In Asian technology (software, Internet, chips), this is déjà vu 1999 in Silicon Valley. I should know, I spent 1999 shuttling between Palo Alto and my parents' home in Jumeirah. Technology unquestionably is the sector leader in the Asian bull market that began in early 2016. Irrational exuberance. Yes. Apocalypse now? No. To butcher the Supertramp classic, crisis, what crisis?
Of course, I had once major investment disaster in 2017 (an existential constant in global markets crystal ball gazing business, as I knew only too well!) - Pakistan. The KSE-100 index lost 25 per cent of its value once Supreme Court disqualified pro-business Prime Minister Nawaz Sharif, frontier funds began selling Pakistani blue chip, Habib Bank's New York branch was ensnared in a money laundering scandal and Trump publicly castigated the military intelligence agencies in Islamabad's Aabpara for hosting "terrorist havens". Pakistan now trades at 8.6 times forward earnings, five per cent dividend yield and 1.4 times book value. If Imran Khan is not installed by the military as Prime Minister in 2018, Pakistan's bull market will resume.
It is impossible to predict Asia's destiny without reference to the Middle Kingdom and Bharat Mata. I was reading an Asian economic history tome which estimated that India was 27 per cent of global GDP in the year 1700, despite the Mughal Emperor Aurangzeb's disastrous wars in the Deccan and invasions of Bijapur and Golkonda. In that same year, the Manchu, the Son of Heaven in China commanded an empire with no less than a third of global GDP. In contrast, Stuart/Georgian Britain was a mere two per cent, economic sad sack.

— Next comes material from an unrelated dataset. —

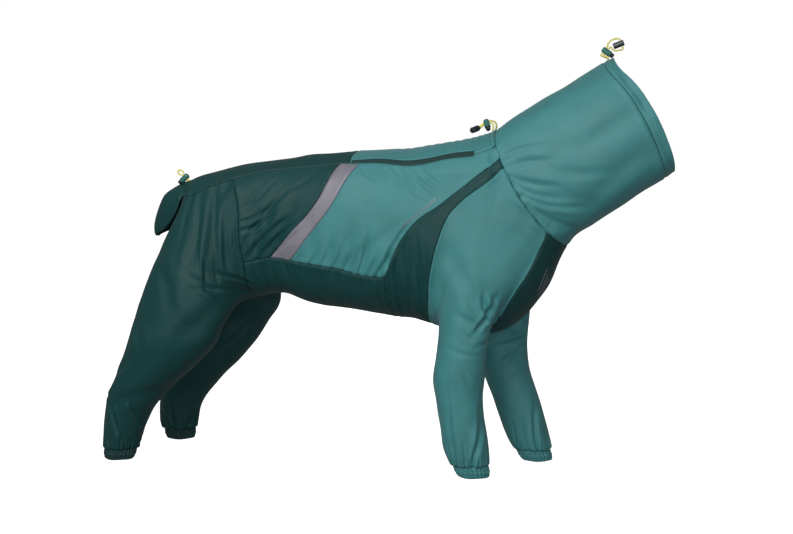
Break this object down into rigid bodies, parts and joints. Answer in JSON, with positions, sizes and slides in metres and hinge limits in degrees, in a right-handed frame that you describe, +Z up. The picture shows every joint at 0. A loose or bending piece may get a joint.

As the Chinese central bank's $47 billion liquidity injection attests, monetary policy has turned stimulative again and earnings growth is accelerating to 18 per cent. China is no longer cheap at 16.8 times earnings and two times price/book value but I have no problem finding Chinese megacaps where the risk reward calculus suggests another 25-30 per cent upside. Readers of this column may remember my analysis of Alibaba's New York ADR way back in 2016, when it was just above 100. Alibaba trades at 190 now.
The Indian government sprung a succession of macro surprises since late 2016. Modi's rupee demonetisation bombshell, the GS and the Bankruptcy Code. The new rules on public sector bank non-performing loans. Forecasts for seven per cent GDP growth. Yet the most expensive stock market in Asia cannot coexist with negative earnings revisions. I cannot justify paying 18 times forward earnings for nine per cent EPS growth at a time when crude oil trades above $60 and the Fed rate hikes will begin to bite. This macro zeitgeist means Bhaluji's stampede on Dalal Street ends with a bang, not a whimper, in 2018!